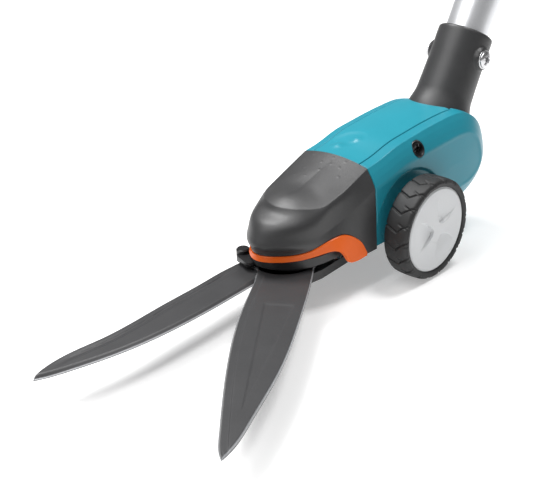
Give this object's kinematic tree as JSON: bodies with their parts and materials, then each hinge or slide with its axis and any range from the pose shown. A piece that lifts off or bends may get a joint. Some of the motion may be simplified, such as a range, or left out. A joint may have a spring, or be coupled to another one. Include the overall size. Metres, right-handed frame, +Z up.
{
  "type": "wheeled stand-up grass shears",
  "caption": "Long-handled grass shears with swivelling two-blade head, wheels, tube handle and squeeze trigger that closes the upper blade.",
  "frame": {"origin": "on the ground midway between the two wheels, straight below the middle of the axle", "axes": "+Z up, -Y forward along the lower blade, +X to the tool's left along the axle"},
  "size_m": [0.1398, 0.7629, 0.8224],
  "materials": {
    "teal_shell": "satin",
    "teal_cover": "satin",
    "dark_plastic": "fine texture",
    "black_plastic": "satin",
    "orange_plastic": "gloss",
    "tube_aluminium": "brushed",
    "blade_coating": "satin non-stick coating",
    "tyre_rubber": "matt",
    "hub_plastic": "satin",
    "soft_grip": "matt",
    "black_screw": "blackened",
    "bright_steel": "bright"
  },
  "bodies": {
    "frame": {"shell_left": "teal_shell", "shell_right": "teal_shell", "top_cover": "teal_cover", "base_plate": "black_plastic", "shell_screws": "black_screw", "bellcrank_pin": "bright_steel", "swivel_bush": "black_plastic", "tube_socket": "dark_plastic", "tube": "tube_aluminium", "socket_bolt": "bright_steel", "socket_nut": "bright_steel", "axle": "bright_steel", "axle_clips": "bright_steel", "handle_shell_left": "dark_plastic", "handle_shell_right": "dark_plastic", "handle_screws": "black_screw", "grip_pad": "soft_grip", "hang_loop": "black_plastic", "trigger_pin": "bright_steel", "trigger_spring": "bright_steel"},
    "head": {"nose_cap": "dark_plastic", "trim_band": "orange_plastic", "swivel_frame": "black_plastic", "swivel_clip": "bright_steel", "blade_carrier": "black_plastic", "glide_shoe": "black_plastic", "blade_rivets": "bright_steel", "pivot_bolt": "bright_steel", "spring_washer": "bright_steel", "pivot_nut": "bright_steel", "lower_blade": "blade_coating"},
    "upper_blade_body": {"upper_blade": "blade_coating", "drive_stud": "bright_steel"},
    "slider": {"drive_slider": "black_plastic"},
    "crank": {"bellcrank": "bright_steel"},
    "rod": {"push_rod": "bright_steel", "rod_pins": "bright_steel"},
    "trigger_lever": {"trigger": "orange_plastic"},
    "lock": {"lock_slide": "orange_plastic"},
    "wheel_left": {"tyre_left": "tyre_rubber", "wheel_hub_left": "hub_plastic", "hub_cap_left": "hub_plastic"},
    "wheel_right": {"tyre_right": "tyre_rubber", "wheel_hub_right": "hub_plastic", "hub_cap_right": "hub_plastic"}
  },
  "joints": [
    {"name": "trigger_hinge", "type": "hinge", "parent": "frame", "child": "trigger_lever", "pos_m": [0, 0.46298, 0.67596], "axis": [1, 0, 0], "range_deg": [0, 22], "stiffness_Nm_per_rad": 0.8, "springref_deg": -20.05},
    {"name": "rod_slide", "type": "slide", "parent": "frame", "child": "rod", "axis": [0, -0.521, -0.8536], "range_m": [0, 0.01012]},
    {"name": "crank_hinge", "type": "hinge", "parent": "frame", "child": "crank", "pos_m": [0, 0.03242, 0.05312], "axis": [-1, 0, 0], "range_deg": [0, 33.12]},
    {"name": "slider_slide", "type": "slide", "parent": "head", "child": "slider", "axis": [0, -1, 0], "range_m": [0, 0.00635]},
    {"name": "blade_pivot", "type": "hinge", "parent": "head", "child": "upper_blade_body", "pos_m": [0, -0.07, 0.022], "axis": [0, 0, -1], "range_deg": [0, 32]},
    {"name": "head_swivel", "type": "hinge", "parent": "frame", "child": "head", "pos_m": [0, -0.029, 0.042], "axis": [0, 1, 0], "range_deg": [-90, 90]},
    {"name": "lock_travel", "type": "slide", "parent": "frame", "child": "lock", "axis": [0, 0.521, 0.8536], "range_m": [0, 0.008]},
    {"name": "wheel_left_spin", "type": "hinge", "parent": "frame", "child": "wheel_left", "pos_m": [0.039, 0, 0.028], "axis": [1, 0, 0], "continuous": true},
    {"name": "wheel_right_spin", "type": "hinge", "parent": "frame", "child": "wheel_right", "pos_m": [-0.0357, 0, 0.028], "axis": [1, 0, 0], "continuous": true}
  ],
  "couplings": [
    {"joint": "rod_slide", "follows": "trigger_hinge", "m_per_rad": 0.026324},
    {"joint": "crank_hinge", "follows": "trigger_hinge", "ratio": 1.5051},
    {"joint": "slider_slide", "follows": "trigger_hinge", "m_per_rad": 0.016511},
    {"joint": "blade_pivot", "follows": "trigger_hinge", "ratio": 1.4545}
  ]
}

WHAT YOU SHOULD DO:
Reproduce all data above, unchanged.

THE RESPONSE:
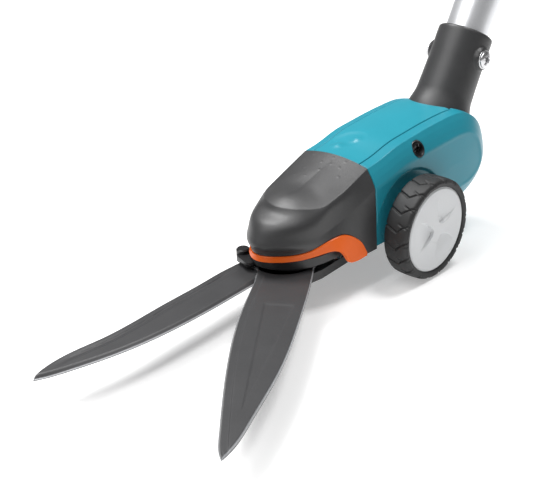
Give this object's kinematic tree as JSON: bodies with their parts and materials, then each hinge or slide with its axis and any range from the pose shown. A piece that lifts off or bends may get a joint. Some of the motion may be simplified, such as a range, or left out. A joint may have a spring, or be coupled to another one. Include the overall size. Metres, right-handed frame, +Z up.
{
  "type": "wheeled stand-up grass shears",
  "caption": "Long-handled grass shears with swivelling two-blade head, wheels, tube handle and squeeze trigger that closes the upper blade.",
  "frame": {"origin": "on the ground midway between the two wheels, straight below the middle of the axle", "axes": "+Z up, -Y forward along the lower blade, +X to the tool's left along the axle"},
  "size_m": [0.1398, 0.7629, 0.8224],
  "materials": {
    "teal_shell": "satin",
    "teal_cover": "satin",
    "dark_plastic": "fine texture",
    "black_plastic": "satin",
    "orange_plastic": "gloss",
    "tube_aluminium": "brushed",
    "blade_coating": "satin non-stick coating",
    "tyre_rubber": "matt",
    "hub_plastic": "satin",
    "soft_grip": "matt",
    "black_screw": "blackened",
    "bright_steel": "bright"
  },
  "bodies": {
    "frame": {"shell_left": "teal_shell", "shell_right": "teal_shell", "top_cover": "teal_cover", "base_plate": "black_plastic", "shell_screws": "black_screw", "bellcrank_pin": "bright_steel", "swivel_bush": "black_plastic", "tube_socket": "dark_plastic", "tube": "tube_aluminium", "socket_bolt": "bright_steel", "socket_nut": "bright_steel", "axle": "bright_steel", "axle_clips": "bright_steel", "handle_shell_left": "dark_plastic", "handle_shell_right": "dark_plastic", "handle_screws": "black_screw", "grip_pad": "soft_grip", "hang_loop": "black_plastic", "trigger_pin": "bright_steel", "trigger_spring": "bright_steel"},
    "head": {"nose_cap": "dark_plastic", "trim_band": "orange_plastic", "swivel_frame": "black_plastic", "swivel_clip": "bright_steel", "blade_carrier": "black_plastic", "glide_shoe": "black_plastic", "blade_rivets": "bright_steel", "pivot_bolt": "bright_steel", "spring_washer": "bright_steel", "pivot_nut": "bright_steel", "lower_blade": "blade_coating"},
    "upper_blade_body": {"upper_blade": "blade_coating", "drive_stud": "bright_steel"},
    "slider": {"drive_slider": "black_plastic"},
    "crank": {"bellcrank": "bright_steel"},
    "rod": {"push_rod": "bright_steel", "rod_pins": "bright_steel"},
    "trigger_lever": {"trigger": "orange_plastic"},
    "lock": {"lock_slide": "orange_plastic"},
    "wheel_left": {"tyre_left": "tyre_rubber", "wheel_hub_left": "hub_plastic", "hub_cap_left": "hub_plastic"},
    "wheel_right": {"tyre_right": "tyre_rubber", "wheel_hub_right": "hub_plastic", "hub_cap_right": "hub_plastic"}
  },
  "joints": [
    {"name": "trigger_hinge", "type": "hinge", "parent": "frame", "child": "trigger_lever", "pos_m": [0, 0.46298, 0.67596], "axis": [1, 0, 0], "range_deg": [0, 22], "stiffness_Nm_per_rad": 0.8, "springref_deg": -20.05},
    {"name": "rod_slide", "type": "slide", "parent": "frame", "child": "rod", "axis": [0, -0.521, -0.8536], "range_m": [0, 0.01012]},
    {"name": "crank_hinge", "type": "hinge", "parent": "frame", "child": "crank", "pos_m": [0, 0.03242, 0.05312], "axis": [-1, 0, 0], "range_deg": [0, 33.12]},
    {"name": "slider_slide", "type": "slide", "parent": "head", "child": "slider", "axis": [0, -1, 0], "range_m": [0, 0.00635]},
    {"name": "blade_pivot", "type": "hinge", "parent": "head", "child": "upper_blade_body", "pos_m": [0, -0.07, 0.022], "axis": [0, 0, -1], "range_deg": [0, 32]},
    {"name": "head_swivel", "type": "hinge", "parent": "frame", "child": "head", "pos_m": [0, -0.029, 0.042], "axis": [0, 1, 0], "range_deg": [-90, 90]},
    {"name": "lock_travel", "type": "slide", "parent": "frame", "child": "lock", "axis": [0, 0.521, 0.8536], "range_m": [0, 0.008]},
    {"name": "wheel_left_spin", "type": "hinge", "parent": "frame", "child": "wheel_left", "pos_m": [0.039, 0, 0.028], "axis": [1, 0, 0], "continuous": true},
    {"name": "wheel_right_spin", "type": "hinge", "parent": "frame", "child": "wheel_right", "pos_m": [-0.0357, 0, 0.028], "axis": [1, 0, 0], "continuous": true}
  ],
  "couplings": [
    {"joint": "rod_slide", "follows": "trigger_hinge", "m_per_rad": 0.026324},
    {"joint": "crank_hinge", "follows": "trigger_hinge", "ratio": 1.5051},
    {"joint": "slider_slide", "follows": "trigger_hinge", "m_per_rad": 0.016511},
    {"joint": "blade_pivot", "follows": "trigger_hinge", "ratio": 1.4545}
  ]
}